Egal was passiert, ich bin mir sicher, dass wir noch 2 herrliche Tage am Undyulung verbringen werden. Alexej bringt uns zu Stellen wo das Wasser sich zuerst klärt. Anfangs haben wir nur Erfolg mit dem Blinker, später auch mit der Fliege ; viele Lenoks und Limbas in der Grösse 6-8 Pfund. Ab und zu mal ein Coregonus Lavaretus und nur ganz vereinzelt kleinere Taimen. Abends aber ist Nikolay’s Kunstköder, eine Lemming-Imitation, unschlagbar. Ein grosser Popper, üblich beim Salzwasserfliegenfischen, an der Schwimmschnur kann aber einigermassen mithalten. Alexej zeigt mir welche Blätter aus dem Wald sich für Thee ( tsjai) eignen.. Wir finden Pilze, Blaubeere , ja sogar einen wilden Blumenkohl. Nachdem er uns am Fluss ein Lagerfeuer gemacht, einen Lenok gegrillt , seine Theeblätter getrocknet und schliesslich daraus einen herrlichen Thee vorgezaubert hat verschwindet er eine Weile in die hintenliegende Taiga. Als er zurückkommt hält er ein spitzes Stück Bein in der Hand. “ For you, Mammut”. 

Alexej wiegt , messt und markiert alle gefangenen Fische und zeigt Daten aus seinem Tagebuch. Ein von ihm in 1985 im Tirecthiach-Fluss gefangenen Taimen wurde in 1989 mit Netzen kurz oberhalb der Mündung in den Lena-Hauptfluss wiedergefangen UND zurückgestezt. Sein Gewicht war dabei von 21,895 Kg auf  “nur” 23,330 Kg angestiegen. “ Taimen , hier, wächst sehr langsam; starii( alt),  ich schätze ihn jetzt auf 30 Jahre”. Ich bin imponiert von seiner Kenntnis von und seinem Respekt vor Natur und Schöpfung. 

Im Licht der untergehenden Sonne, die den Taiga noch schöner rot-gold-gelb als sonst aufleuchten lässt fange ich an Vorabend unserer Heimreise meinen letzten Taimen.
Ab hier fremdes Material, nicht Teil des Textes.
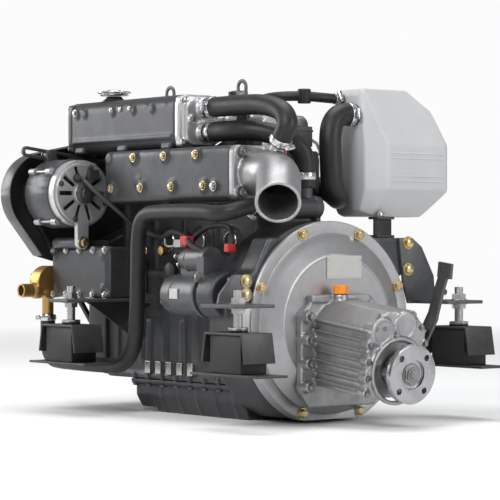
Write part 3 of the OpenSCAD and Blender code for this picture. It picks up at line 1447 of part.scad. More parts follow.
// Foot brackets: two bent plates on the housing's ears and two gusseted arms on the block
foot_aft_x = -foot_aft;
foot_fore_x = foot_aft_x - foot_span;
foot_places = [[foot_aft_x, -foot_out], [foot_aft_x, foot_out], [foot_fore_x, -foot_out], [foot_fore_x, foot_out]];
foot_plate_half = 30;
aft_plate_shares = [[0.25, 0], [0.98, 0], [0.92, 0.42], [0.6, 0.86], [0.35, 1], [0, 1], [0.12, 0.3]];
aft_plate_w = 90;
aft_plate_in = foot_out - aft_plate_w;
port_plate_shares = [[0.25, 0], [0.98, 0], [0.92, 0.4], [0.6, 1], [0.2, 1]];
port_plate_top = 166;
fore_arm_half = 32;
gusset_drop = 66;
gusset_run = 110;
ear_face_x = housing_x + ear_proud;
ear_bolt_in = [3, 12];
ear_bolt_out = [-ear_out + ear_bolt_in[0], ear_out - ear_bolt_in[1]];
ear_bolt_r = 8;
ear_bolt_t = 7;
ear_bolt_z = [[132, 155], [173, 220]];
module foot_brackets() color("darkslategray") for (side = [-1, 1]) scale([1, side, 1]) {
    plate_top = side > 0 ? crank_z + ear_top : port_plate_top;
    translate([ear_face_x, aft_plate_in, bracket_z]) slab_x(bracket_t)
        share_outline(side > 0 ? aft_plate_shares : port_plate_shares, aft_plate_w, plate_top - bracket_z);
    difference() {
        span([ear_face_x, foot_out - 2 * foot_plate_half + bracket_t, bracket_z],
             [foot_aft_x + foot_plate_half, foot_out + foot_plate_half, bracket_z + bracket_t]);
        translate([foot_aft_x, foot_out, bracket_z - over]) cylinder(r = stud_r + seat_gap, h = bracket_t + 2 * over);
    }
    difference() {
        span([foot_fore_x - fore_arm_half, crankcase_half, bracket_z],
             [foot_fore_x + fore_arm_half, foot_out + foot_plate_half, bracket_z + bracket_t]);
        translate([foot_fore_x, foot_out, bracket_z - over]) cylinder(r = stud_r + seat_gap, h = bracket_t + 2 * over);
    }
    span([foot_fore_x - fore_arm_half, crankcase_half, bracket_z - gusset_drop],
         [foot_fore_x + fore_arm_half, crankcase_half + bracket_t, bracket_z]);
    translate([foot_fore_x - bracket_t / 2, crankcase_half, bracket_z]) slab_x(bracket_t)
        polygon([[0, 0], [gusset_run, 0], [bracket_t, -gusset_drop], [0, -gusset_drop]]);
}

// Foot base plates with their two slots
module foot_bases() color("black") for (p = foot_places) translate([p.x, p.y, 0]) difference() {
    translate([-base_len / 2, -base_w / 2, 0]) cube([base_len, base_w, base_t]);
    for (side = [-1, 1]) translate([side * slot_pitch / 2, 0, -over]) linear_extrude(base_t + 2 * over) {
        run = (slot_len - slot_w) / 2;
        for (end = [-1, 1]) translate([end * run, 0]) circle(slot_w / 2);
        square([2 * run, slot_w], center = true);
    }
}

// Foot rubbers: a bonded block under the cover and a collar over it
rubber_half = 42;
rubber_w = 54;
cover_t = 4;
collar_r = 17;
collar_h = 8;
module foot_rubbers() color([0.05, 0.05, 0.05]) for (p = foot_places) translate([p.x, p.y, 0]) {
    translate([-rubber_half, -rubber_w / 2, base_t]) cube([2 * rubber_half, rubber_w, cover_top - cover_t - base_t]);
    translate([0, 0, cover_top]) difference() {
        cylinder(r = collar_r, h = collar_h);
        translate([0, 0, -over]) cylinder(r = stud_r + seat_gap, h = collar_h + 2 * over);
    }
}

// Foot covers: pressed caps, open towards the sides, with legs that flare out
cover_half = 51;
cover_flare = 9;
cover_leg_z = 22;
module foot_covers() color([0.08, 0.08, 0.08]) for (p = foot_places) translate([p.x, p.y - base_w / 2, 0]) difference() {
    slab_y(base_w) difference() {
        polygon([[-cover_half - cover_flare, cover_leg_z], [-cover_half, cover_top], [cover_half, cover_top],
                 [cover_half + cover_flare, cover_leg_z]]);
        polygon([[-cover_half - cover_flare + cover_t, cover_leg_z - over], [-cover_half + cover_t, cover_top - cover_t],
                 [cover_half - cover_t, cover_top - cover_t], [cover_half + cover_flare - cover_t, cover_leg_z - over]]);
    }
    translate([0, base_w / 2, cover_top - cover_t - over]) cylinder(r = stud_r + seat_gap, h = 2 * cover_t);
}

// Foot studs with their nuts, and the bolts of the aft brackets
stud_top = 142;
nut_size_r = 13;
nut_h = 10;
module foot_studs() color("lightgray") {
    for (p = foot_places) translate([p.x, p.y, 0]) {
        translate([0, 0, cover_top - cover_t]) cylinder(r = stud_r, h = stud_top - cover_top + cover_t);
        for (z = [bracket_z - nut_h, bracket_z + bracket_t]) translate([0, 0, z]) cylinder(r = nut_size_r, h = nut_h, $fn = 6);
        translate([0, 0, cover_top + collar_h]) cylinder(r = nut_size_r, h = nut_h / 2);
    }
    for (i = [0, 1], z = ear_bolt_z[i])
        translate([ear_face_x + bracket_t, ear_bolt_out[i], z]) bolt_x(ear_bolt_r, ear_bolt_t);
}

cylinder_block();
cylinder_head();
rocker_cover();
oil_pan();
gear_case();
pump_drive_housing();
pistons();
crankshaft();
crank_pulley();
flywheel();
gearbox_input_shaft();
flywheel_housing();
clutch_bell();
zinc_bolts();
nameplate();
gearbox_case();
gearbox_filler_cap();
output_shaft();
output_coupling();
shift_lever();
exhaust_manifold();
exhaust_elbow();
heat_exchanger();
exchanger_covers();
coolant_cap();
lifting_eyes();
raw_water_pump();
raw_water_hose();
lower_cooler_hose();
upper_cooler_hose();
gear_oil_cooler();
hose_clips();
alternator_body();
alternator_rear_bracket();
alternator_rotor();
alternator_mounting();
belt_guard();
drive_belt();
coolant_pump();
coolant_pump_pulley();
starter_motor();
dipstick_tube();
dipstick();
relay_box();
intake_silencer();
silencer_bracket();
intake_duct();
intake_manifold();
breather_hose();
oil_filler_cap();
injection_pump();
throttle_lever();
stop_lever();
injector_lines();
service_filters();
foot_brackets();
foot_bases();
foot_rubbers();
foot_covers();
foot_studs();
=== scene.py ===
# Four-cylinder marine diesel engine with its reduction gearbox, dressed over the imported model.
# The sections follow the engine as it is put together. Each section works in millimetres, and
# fit() brings a finished piece to metres and to the body that carries it.
import math
import bmesh
import bpy
from mathutils import Matrix, Vector


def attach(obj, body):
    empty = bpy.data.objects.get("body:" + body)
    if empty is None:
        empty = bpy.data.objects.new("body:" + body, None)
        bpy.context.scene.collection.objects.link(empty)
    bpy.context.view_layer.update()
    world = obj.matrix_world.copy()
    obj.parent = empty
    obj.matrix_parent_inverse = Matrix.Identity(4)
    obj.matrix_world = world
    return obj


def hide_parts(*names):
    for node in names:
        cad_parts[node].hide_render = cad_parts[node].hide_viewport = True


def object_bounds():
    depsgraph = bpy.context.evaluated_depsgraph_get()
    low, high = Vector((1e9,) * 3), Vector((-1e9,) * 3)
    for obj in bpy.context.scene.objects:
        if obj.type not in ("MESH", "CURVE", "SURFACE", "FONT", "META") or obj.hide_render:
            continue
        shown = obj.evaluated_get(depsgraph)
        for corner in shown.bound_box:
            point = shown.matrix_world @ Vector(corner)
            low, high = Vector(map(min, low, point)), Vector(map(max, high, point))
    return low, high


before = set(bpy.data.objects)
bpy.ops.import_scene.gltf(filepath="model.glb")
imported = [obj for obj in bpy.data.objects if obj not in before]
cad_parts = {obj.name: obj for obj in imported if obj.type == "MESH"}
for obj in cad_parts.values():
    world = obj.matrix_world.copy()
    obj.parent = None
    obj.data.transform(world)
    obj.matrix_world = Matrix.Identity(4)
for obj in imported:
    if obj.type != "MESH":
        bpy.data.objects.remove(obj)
cad_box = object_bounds()

# The studio: a camera at the photograph's eye point, a pale floor under the oil pan that fades
# into a white backdrop, and three soft panels of light. None of it belongs to the engine.
EYE = (2.8136, -2.5256, 0.2144)
SIGHT = (-0.7902, 0.6129, 0.0)
LENS = 163.4
HORIZON_SHIFT = -0.008
link = bpy.context.scene.collection.objects.link
camera_data = bpy.data.cameras.new("studio_camera")
camera_data.sensor_width = 36
camera_data.lens = LENS
camera_data.shift_y = HORIZON_SHIFT
camera_data.clip_end = 200
camera = bpy.data.objects.new("studio_camera", camera_data)
camera.location = EYE
camera.rotation_euler = Vector(SIGHT).to_track_quat("-Z", "Y").to_euler()
link(camera)
bpy.context.scene.camera = camera
bpy.context.scene.view_settings.view_transform = "Standard"


def add_node(tree, kind, sockets=None, **settings):
    """A shader node whose sockets are linked or set by name or number."""
    made = tree.nodes.new(kind)
    for key, value in settings.items():
        setattr(made, key, value)
    for key, value in (sockets or {}).items():
        if isinstance(value, bpy.types.NodeSocket):
            tree.links.new(value, made.inputs[key])
        else:
            made.inputs[key].default_value = value
    return made


def studio_floor():
    """A wide disc under the pan, pale near the engine and as white as the backdrop far away."""
    form = bmesh.new()
    level = cad_box[0].z - 0.0005
    bmesh.ops.create_circle(form, cap_ends=True, segments=96, radius=60,
                            matrix=Matrix.Translation((0, 0, level)))
    mesh = bpy.data.meshes.new("studio_floor")
    form.to_mesh(mesh)
    form.free()
    floor = bpy.data.objects.new("studio_floor", mesh)
    link(floor)
    material = bpy.data.materials.new("studio_floor")
    material.use_nodes = True
    tree = material.node_tree
    tree.nodes.clear()
    place = add_node(tree, "ShaderNodeTexCoord")
    reach = add_node(tree, "ShaderNodeVectorMath", {0: place.outputs["Object"]}, operation="LENGTH")
    fade = add_node(tree, "ShaderNodeMapRange",
                    {"Value": reach.outputs["Value"], "From Min": 1.2, "From Max": 5.0})
    pale = add_node(tree, "ShaderNodeBsdfDiffuse", {"Color": (0.86, 0.86, 0.86, 1)})
    white = add_node(tree, "ShaderNodeEmission", {"Color": (1, 1, 1, 1), "Strength": 0.97})
    blend = add_node(tree, "ShaderNodeMixShader",
                     {0: fade.outputs[0], 1: pale.outputs[0], 2: white.outputs[0]})
    add_node(tree, "ShaderNodeOutputMaterial", {"Surface": blend.outputs[0]})
    mesh.materials.append(material)


studio_floor()
world = bpy.data.worlds.new("studio")
world.use_nodes = True
world.node_tree.nodes.clear()
seen = add_node(world.node_tree, "ShaderNodeBackground", {"Color": (1, 1, 1, 1), "Strength": 0.97})
felt = add_node(world.node_tree, "ShaderNodeBackground", {"Color": (0.95, 0.97, 1, 1), "Strength": 0.34})
ray = add_node(world.node_tree, "ShaderNodeLightPath")
both = add_node(world.node_tree, "ShaderNodeMixShader",
                {0: ray.outputs["Is Camera Ray"], 1: felt.outputs[0], 2: seen.outputs[0]})
add_node(world.node_tree, "ShaderNodeOutputWorld", {"Surface": both.outputs[0]})
bpy.context.scene.world = world
STUDIO_PANELS = [
    ("key_panel", (0.9, -2.9, 2.3), 1.5, 84),
    ("top_panel", (-0.7, 0.2, 2.9), 2.2, 60),
    ("side_panel", (2.9, 1.1, 1.3), 1.4, 40),
    ("bow_panel", (-3.0, -1.4, 1.1), 1.4, 34),
]
for title, place, size, power in STUDIO_PANELS:
    light = bpy.data.lights.new(title, "AREA")
    light.size = size
    light.energy = power
    panel = bpy.data.objects.new(title, light)
    panel.location = place
    aim = Vector((-0.42, 0, 0.2)) - Vector(place)
    panel.rotation_euler = aim.to_track_quat("-Z", "Y").to_euler()
    link(panel)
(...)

Kein Riese, aber traumhaft schön in einer atemberaubenden Kulisse , welche durch das Entstehen des schönsten je beobachteten Regenbogens eine neue Dimension bekommt. Bei der Rückfahrt zum Camp stellen wir fest dass der Undyulung seit dem höchsten Anstieg wieder 4 Meter gesunken ist. 
Der Normalstand und die dazu gehörige Helligkeit ist aber immer noch nicht erreicht und somit sind die Bedingungen längst noch nicht ideal für grosse, auf Sicht jagenden Taimen. Diese befinden sich in den tiefen Underständen mit viel Holz und beim Zusammenfliessen verschiedener Flussabschnitten. An genau einer solchen Stelle hällt Alexej mal kurz an und deutet auf Heribert . Er soll seinen Blinker doch nochmals einwerfen. Keine 2 Sekunden später schiesst ein Monstrum in die Höhe.  Heribert jubelt ,zu früh, denn beim zweiten Riesenjump fliegt auch sein Blinker mit, leider aber 4 Meter in die andere Richtung. Es muss was dran sein. Grosse Fische sind nicht um sonst so gross geworden…..

Bilder: 1. Traumfluss Kyundedey 2. Permafrost 3. Theo mit Lenok und Ente
4. Markierter Lenok


----------



## Jirko (28. November 2004)

*AW: Reisegeschichte: Testreise nach Yakutien Teil IV*

hallo salmon wim #h

den hohen anspruch, deinen bisherigen, imposanten 3teiler nen krönenden 4. teil anzuhängen, den haste dir selber gesetzt ...

...und du hast uns nicht enttäuscht :m kurz & knackig: genial #6


----------



## Reisender (29. November 2004)

*AW: Reisegeschichte: Testreise nach Yakutien Teil IV*

Ich kann nur sagen super super super.
bin richtig von denn socken!!!
mir bringt es richtig spaß das alles zu lesen, ambesten drehen wir einen film davon :q :q :q :q


----------